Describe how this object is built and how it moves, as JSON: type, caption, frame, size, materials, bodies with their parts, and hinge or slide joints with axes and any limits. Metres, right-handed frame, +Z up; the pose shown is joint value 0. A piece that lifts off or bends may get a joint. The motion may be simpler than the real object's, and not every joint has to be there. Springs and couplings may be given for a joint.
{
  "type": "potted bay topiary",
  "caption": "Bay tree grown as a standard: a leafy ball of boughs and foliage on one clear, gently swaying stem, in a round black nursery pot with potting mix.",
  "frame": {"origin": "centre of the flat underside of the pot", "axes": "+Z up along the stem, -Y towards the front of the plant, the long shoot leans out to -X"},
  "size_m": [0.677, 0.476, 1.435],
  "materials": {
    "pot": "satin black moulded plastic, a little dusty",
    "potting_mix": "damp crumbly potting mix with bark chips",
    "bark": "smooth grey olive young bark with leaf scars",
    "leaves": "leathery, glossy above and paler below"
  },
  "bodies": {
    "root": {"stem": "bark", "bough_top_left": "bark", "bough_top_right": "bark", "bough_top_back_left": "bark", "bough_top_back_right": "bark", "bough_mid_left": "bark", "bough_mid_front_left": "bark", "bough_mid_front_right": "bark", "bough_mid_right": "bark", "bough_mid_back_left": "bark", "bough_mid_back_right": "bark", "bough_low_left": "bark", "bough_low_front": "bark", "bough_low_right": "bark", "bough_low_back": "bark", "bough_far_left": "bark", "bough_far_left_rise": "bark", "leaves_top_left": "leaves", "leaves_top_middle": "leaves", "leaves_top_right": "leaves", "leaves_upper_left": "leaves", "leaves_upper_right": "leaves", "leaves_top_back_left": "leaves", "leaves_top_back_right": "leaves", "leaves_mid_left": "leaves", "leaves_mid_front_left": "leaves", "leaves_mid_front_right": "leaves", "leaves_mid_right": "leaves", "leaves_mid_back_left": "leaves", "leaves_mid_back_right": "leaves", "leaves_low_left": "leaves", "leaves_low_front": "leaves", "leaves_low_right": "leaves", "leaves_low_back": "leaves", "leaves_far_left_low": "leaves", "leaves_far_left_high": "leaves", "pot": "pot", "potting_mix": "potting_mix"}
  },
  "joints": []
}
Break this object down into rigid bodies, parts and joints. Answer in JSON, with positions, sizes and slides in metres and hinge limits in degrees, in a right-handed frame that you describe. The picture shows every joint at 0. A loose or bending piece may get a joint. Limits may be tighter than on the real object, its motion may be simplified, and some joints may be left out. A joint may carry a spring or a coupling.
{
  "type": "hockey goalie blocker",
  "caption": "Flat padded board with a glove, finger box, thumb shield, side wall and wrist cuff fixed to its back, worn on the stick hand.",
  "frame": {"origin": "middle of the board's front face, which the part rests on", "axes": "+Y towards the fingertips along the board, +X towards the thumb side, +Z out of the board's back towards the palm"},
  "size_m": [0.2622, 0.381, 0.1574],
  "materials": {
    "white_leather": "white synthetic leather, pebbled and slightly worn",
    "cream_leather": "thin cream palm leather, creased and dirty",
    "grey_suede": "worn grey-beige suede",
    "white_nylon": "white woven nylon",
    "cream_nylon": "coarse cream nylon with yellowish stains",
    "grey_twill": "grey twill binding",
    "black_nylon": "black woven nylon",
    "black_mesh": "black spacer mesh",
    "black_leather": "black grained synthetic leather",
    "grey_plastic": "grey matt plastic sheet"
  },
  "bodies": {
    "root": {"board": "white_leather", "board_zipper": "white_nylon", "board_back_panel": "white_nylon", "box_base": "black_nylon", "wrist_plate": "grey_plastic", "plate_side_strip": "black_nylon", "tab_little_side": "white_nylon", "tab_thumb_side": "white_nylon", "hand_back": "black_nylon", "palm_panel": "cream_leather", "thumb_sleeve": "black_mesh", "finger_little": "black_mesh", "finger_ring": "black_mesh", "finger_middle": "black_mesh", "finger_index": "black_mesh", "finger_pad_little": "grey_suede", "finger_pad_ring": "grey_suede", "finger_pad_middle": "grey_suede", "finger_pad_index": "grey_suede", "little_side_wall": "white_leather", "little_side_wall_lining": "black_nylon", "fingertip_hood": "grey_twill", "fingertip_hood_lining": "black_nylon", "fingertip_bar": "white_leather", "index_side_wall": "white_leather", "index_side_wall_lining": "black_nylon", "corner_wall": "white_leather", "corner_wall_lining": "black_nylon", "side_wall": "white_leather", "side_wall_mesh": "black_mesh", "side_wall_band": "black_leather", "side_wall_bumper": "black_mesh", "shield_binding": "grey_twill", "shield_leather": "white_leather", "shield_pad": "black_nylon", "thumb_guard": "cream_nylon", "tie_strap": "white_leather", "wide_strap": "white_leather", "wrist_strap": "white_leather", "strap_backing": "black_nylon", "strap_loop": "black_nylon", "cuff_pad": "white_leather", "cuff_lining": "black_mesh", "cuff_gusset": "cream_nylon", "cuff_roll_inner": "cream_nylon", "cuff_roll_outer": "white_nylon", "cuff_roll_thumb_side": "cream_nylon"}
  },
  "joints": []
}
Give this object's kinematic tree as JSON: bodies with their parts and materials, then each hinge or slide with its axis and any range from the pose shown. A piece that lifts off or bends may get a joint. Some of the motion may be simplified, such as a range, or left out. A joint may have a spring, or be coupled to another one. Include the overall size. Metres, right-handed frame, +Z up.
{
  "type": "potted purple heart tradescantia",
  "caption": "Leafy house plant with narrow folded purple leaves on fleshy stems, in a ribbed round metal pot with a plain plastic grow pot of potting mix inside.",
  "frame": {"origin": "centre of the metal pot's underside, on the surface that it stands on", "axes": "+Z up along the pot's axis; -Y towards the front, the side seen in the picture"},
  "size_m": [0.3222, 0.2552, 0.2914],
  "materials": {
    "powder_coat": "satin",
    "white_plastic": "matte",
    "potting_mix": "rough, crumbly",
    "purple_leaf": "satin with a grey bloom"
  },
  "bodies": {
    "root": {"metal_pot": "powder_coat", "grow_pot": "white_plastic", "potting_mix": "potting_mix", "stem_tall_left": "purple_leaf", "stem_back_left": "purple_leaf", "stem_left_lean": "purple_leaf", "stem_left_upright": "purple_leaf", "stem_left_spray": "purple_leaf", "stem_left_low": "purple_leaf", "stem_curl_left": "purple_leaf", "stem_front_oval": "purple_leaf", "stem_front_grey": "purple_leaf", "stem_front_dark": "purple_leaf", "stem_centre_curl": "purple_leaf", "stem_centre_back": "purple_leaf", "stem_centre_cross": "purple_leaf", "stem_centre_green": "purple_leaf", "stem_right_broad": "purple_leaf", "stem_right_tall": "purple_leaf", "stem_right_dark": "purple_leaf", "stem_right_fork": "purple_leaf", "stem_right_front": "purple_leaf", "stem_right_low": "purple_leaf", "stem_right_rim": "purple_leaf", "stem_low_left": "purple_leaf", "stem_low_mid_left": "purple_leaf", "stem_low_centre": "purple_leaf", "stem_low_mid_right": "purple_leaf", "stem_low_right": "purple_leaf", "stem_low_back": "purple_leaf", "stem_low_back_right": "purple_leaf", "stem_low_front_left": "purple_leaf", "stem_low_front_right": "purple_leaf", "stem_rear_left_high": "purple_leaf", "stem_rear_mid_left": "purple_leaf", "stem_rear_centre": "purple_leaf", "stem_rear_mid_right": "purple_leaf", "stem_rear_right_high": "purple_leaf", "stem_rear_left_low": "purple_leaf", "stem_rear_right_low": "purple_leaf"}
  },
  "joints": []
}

▶ _WRITTEN TASK_: Copy out the full listing exactly.

▶ _EXERCISE RESPONSE_:
Describe how this object is built and how it moves, as JSON: type, caption, frame, size, materials, bodies with their parts, and hinge or slide joints with axes and any limits. Metres, right-handed frame, +Z up; the pose shown is joint value 0. A piece that lifts off or bends may get a joint. The motion may be simpler than the real object's, and not every joint has to be there. Springs and couplings may be given for a joint.
{
  "type": "potted bay topiary",
  "caption": "Bay tree grown as a standard: a leafy ball of boughs and foliage on one clear, gently swaying stem, in a round black nursery pot with potting mix.",
  "frame": {"origin": "centre of the flat underside of the pot", "axes": "+Z up along the stem, -Y towards the front of the plant, the long shoot leans out to -X"},
  "size_m": [0.677, 0.476, 1.435],
  "materials": {
    "pot": "satin black moulded plastic, a little dusty",
    "potting_mix": "damp crumbly potting mix with bark chips",
    "bark": "smooth grey olive young bark with leaf scars",
    "leaves": "leathery, glossy above and paler below"
  },
  "bodies": {
    "root": {"stem": "bark", "bough_top_left": "bark", "bough_top_right": "bark", "bough_top_back_left": "bark", "bough_top_back_right": "bark", "bough_mid_left": "bark", "bough_mid_front_left": "bark", "bough_mid_front_right": "bark", "bough_mid_right": "bark", "bough_mid_back_left": "bark", "bough_mid_back_right": "bark", "bough_low_left": "bark", "bough_low_front": "bark", "bough_low_right": "bark", "bough_low_back": "bark", "bough_far_left": "bark", "bough_far_left_rise": "bark", "leaves_top_left": "leaves", "leaves_top_middle": "leaves", "leaves_top_right": "leaves", "leaves_upper_left": "leaves", "leaves_upper_right": "leaves", "leaves_top_back_left": "leaves", "leaves_top_back_right": "leaves", "leaves_mid_left": "leaves", "leaves_mid_front_left": "leaves", "leaves_mid_front_right": "leaves", "leaves_mid_right": "leaves", "leaves_mid_back_left": "leaves", "leaves_mid_back_right": "leaves", "leaves_low_left": "leaves", "leaves_low_front": "leaves", "leaves_low_right": "leaves", "leaves_low_back": "leaves", "leaves_far_left_low": "leaves", "leaves_far_left_high": "leaves", "pot": "pot", "potting_mix": "potting_mix"}
  },
  "joints": []
}
Break this object down into rigid bodies, parts and joints. Answer in JSON, with positions, sizes and slides in metres and hinge limits in degrees, in a right-handed frame that you describe. The picture shows every joint at 0. A loose or bending piece may get a joint. Limits may be tighter than on the real object, its motion may be simplified, and some joints may be left out. A joint may carry a spring or a coupling.
{
  "type": "hockey goalie blocker",
  "caption": "Flat padded board with a glove, finger box, thumb shield, side wall and wrist cuff fixed to its back, worn on the stick hand.",
  "frame": {"origin": "middle of the board's front face, which the part rests on", "axes": "+Y towards the fingertips along the board, +X towards the thumb side, +Z out of the board's back towards the palm"},
  "size_m": [0.2622, 0.381, 0.1574],
  "materials": {
    "white_leather": "white synthetic leather, pebbled and slightly worn",
    "cream_leather": "thin cream palm leather, creased and dirty",
    "grey_suede": "worn grey-beige suede",
    "white_nylon": "white woven nylon",
    "cream_nylon": "coarse cream nylon with yellowish stains",
    "grey_twill": "grey twill binding",
    "black_nylon": "black woven nylon",
    "black_mesh": "black spacer mesh",
    "black_leather": "black grained synthetic leather",
    "grey_plastic": "grey matt plastic sheet"
  },
  "bodies": {
    "root": {"board": "white_leather", "board_zipper": "white_nylon", "board_back_panel": "white_nylon", "box_base": "black_nylon", "wrist_plate": "grey_plastic", "plate_side_strip": "black_nylon", "tab_little_side": "white_nylon", "tab_thumb_side": "white_nylon", "hand_back": "black_nylon", "palm_panel": "cream_leather", "thumb_sleeve": "black_mesh", "finger_little": "black_mesh", "finger_ring": "black_mesh", "finger_middle": "black_mesh", "finger_index": "black_mesh", "finger_pad_little": "grey_suede", "finger_pad_ring": "grey_suede", "finger_pad_middle": "grey_suede", "finger_pad_index": "grey_suede", "little_side_wall": "white_leather", "little_side_wall_lining": "black_nylon", "fingertip_hood": "grey_twill", "fingertip_hood_lining": "black_nylon", "fingertip_bar": "white_leather", "index_side_wall": "white_leather", "index_side_wall_lining": "black_nylon", "corner_wall": "white_leather", "corner_wall_lining": "black_nylon", "side_wall": "white_leather", "side_wall_mesh": "black_mesh", "side_wall_band": "black_leather", "side_wall_bumper": "black_mesh", "shield_binding": "grey_twill", "shield_leather": "white_leather", "shield_pad": "black_nylon", "thumb_guard": "cream_nylon", "tie_strap": "white_leather", "wide_strap": "white_leather", "wrist_strap": "white_leather", "strap_backing": "black_nylon", "strap_loop": "black_nylon", "cuff_pad": "white_leather", "cuff_lining": "black_mesh", "cuff_gusset": "cream_nylon", "cuff_roll_inner": "cream_nylon", "cuff_roll_outer": "white_nylon", "cuff_roll_thumb_side": "cream_nylon"}
  },
  "joints": []
}
Give this object's kinematic tree as JSON: bodies with their parts and materials, then each hinge or slide with its axis and any range from the pose shown. A piece that lifts off or bends may get a joint. Some of the motion may be simplified, such as a range, or left out. A joint may have a spring, or be coupled to another one. Include the overall size. Metres, right-handed frame, +Z up.
{
  "type": "potted purple heart tradescantia",
  "caption": "Leafy house plant with narrow folded purple leaves on fleshy stems, in a ribbed round metal pot with a plain plastic grow pot of potting mix inside.",
  "frame": {"origin": "centre of the metal pot's underside, on the surface that it stands on", "axes": "+Z up along the pot's axis; -Y towards the front, the side seen in the picture"},
  "size_m": [0.3222, 0.2552, 0.2914],
  "materials": {
    "powder_coat": "satin",
    "white_plastic": "matte",
    "potting_mix": "rough, crumbly",
    "purple_leaf": "satin with a grey bloom"
  },
  "bodies": {
    "root": {"metal_pot": "powder_coat", "grow_pot": "white_plastic", "potting_mix": "potting_mix", "stem_tall_left": "purple_leaf", "stem_back_left": "purple_leaf", "stem_left_lean": "purple_leaf", "stem_left_upright": "purple_leaf", "stem_left_spray": "purple_leaf", "stem_left_low": "purple_leaf", "stem_curl_left": "purple_leaf", "stem_front_oval": "purple_leaf", "stem_front_grey": "purple_leaf", "stem_front_dark": "purple_leaf", "stem_centre_curl": "purple_leaf", "stem_centre_back": "purple_leaf", "stem_centre_cross": "purple_leaf", "stem_centre_green": "purple_leaf", "stem_right_broad": "purple_leaf", "stem_right_tall": "purple_leaf", "stem_right_dark": "purple_leaf", "stem_right_fork": "purple_leaf", "stem_right_front": "purple_leaf", "stem_right_low": "purple_leaf", "stem_right_rim": "purple_leaf", "stem_low_left": "purple_leaf", "stem_low_mid_left": "purple_leaf", "stem_low_centre": "purple_leaf", "stem_low_mid_right": "purple_leaf", "stem_low_right": "purple_leaf", "stem_low_back": "purple_leaf", "stem_low_back_right": "purple_leaf", "stem_low_front_left": "purple_leaf", "stem_low_front_right": "purple_leaf", "stem_rear_left_high": "purple_leaf", "stem_rear_mid_left": "purple_leaf", "stem_rear_centre": "purple_leaf", "stem_rear_mid_right": "purple_leaf", "stem_rear_right_high": "purple_leaf", "stem_rear_left_low": "purple_leaf", "stem_rear_right_low": "purple_leaf"}
  },
  "joints": []
}